There are generally two paths that biomedical research can follow: basic (which is usually publically funded) and applied (which is usually privately funded). The problem is that discoveries produced by the former can take an astoundingly long time to evolved into the medicines and therapies produced by the latter. The Fox Foundation wants to improve upon that system by focusing on “translational” research—“meaning the applied biology research it paid for was intended to eventually translate into a treatment or a drug.”

That’s no easy task. As Nocera notes up high in his piece, “Collectively, [such foundations] spend hundreds of millions of dollars each year. And yet — and here is the rub — the diseases they are trying to cure remain stubbornly uncured.” That frustrating reality comes through just as forcefully in an article by Sharon Begley in the current issue of Newsweek, headlined “Where Are the Cures?” Her piece mentions Fox, as well as number of other foundations, but focuses on the systemic problems that inhibit research:

The nation’s biomedical funding and training system are set up to do one thing, and they do it superlatively: make discoveries. That is what scientists dream of, that is what gets them published in leading journals (the coin of the realm in academia) and that is what gets them grants from the National Institutes of Health. Here’s what doesn’t get them any of those: the grunt work that [Hans] Keirstead did to turn his spinal-cord breakthrough [injecting stem cells into rats with severed spines in order to cure paralysis] into something that can be tried in patients.
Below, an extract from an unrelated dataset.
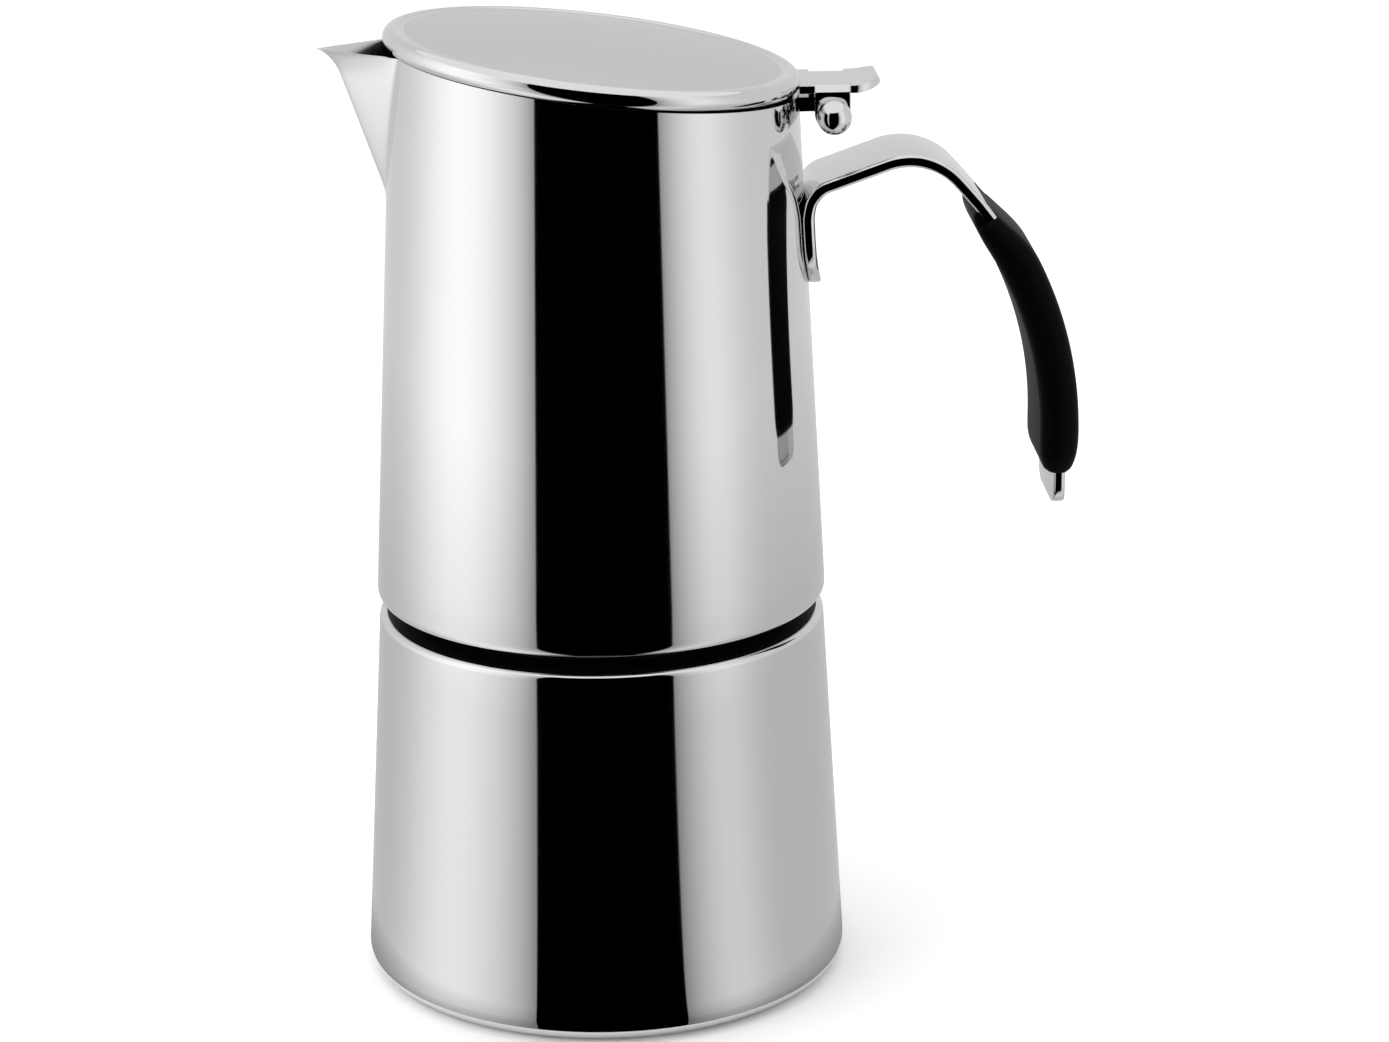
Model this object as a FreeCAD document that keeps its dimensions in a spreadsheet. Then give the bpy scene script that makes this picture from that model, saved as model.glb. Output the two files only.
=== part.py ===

These barriers to “translational” research (studies that move basic discoveries from bench to bedside) have become so daunting that scientists have a phrase for the chasm between a basic scientific discovery and a new treatment. “It’s called the valley of death,” says Greg Simon, president of FasterCures, a center set up by the (Michael) Milken Institute in 2003 to achieve what its name says. The valley of death is why many promising discoveries—genes linked to cancer and Parkinson’s disease; biochemical pathways that ravage neurons in Lou Gehrig’s disease—never move forward.

Begley’s piece then takes a political twist (the only apparent peg for the story, though it appears down low) with the mention that “The next administration and Congress have a chance to change that, radically revamping the nation’s biomedical research system by creating what proponents … call a ‘center for cures’ at NIH. The center would house multidisciplinary teams of biologists, chemists, technicians and others who would take a discovery such as Keirstead’s and nurture it along to the point where a company is willing to put up the hundreds of millions of dollars to test it in patients.”

Whether or not that idea will come to fruition remains to be seen. According to the Democrat and Chronicle in New York, however, the University of Rochester is building a $76.4 million Clinical and Translational Science Institute that will be the “first building of its kind in the nation.”

At any rate, both the Times and Newsweek deserve credit for drawing attention to these rather profound changes in the fields of genomics and biomedical research. Without immediate and obvious news pegs, these wide-angle, forward-looking stories are not easy to tell in the modern media climate, yet the emerging trends expressed therein are likely to one day have significant impacts on human health.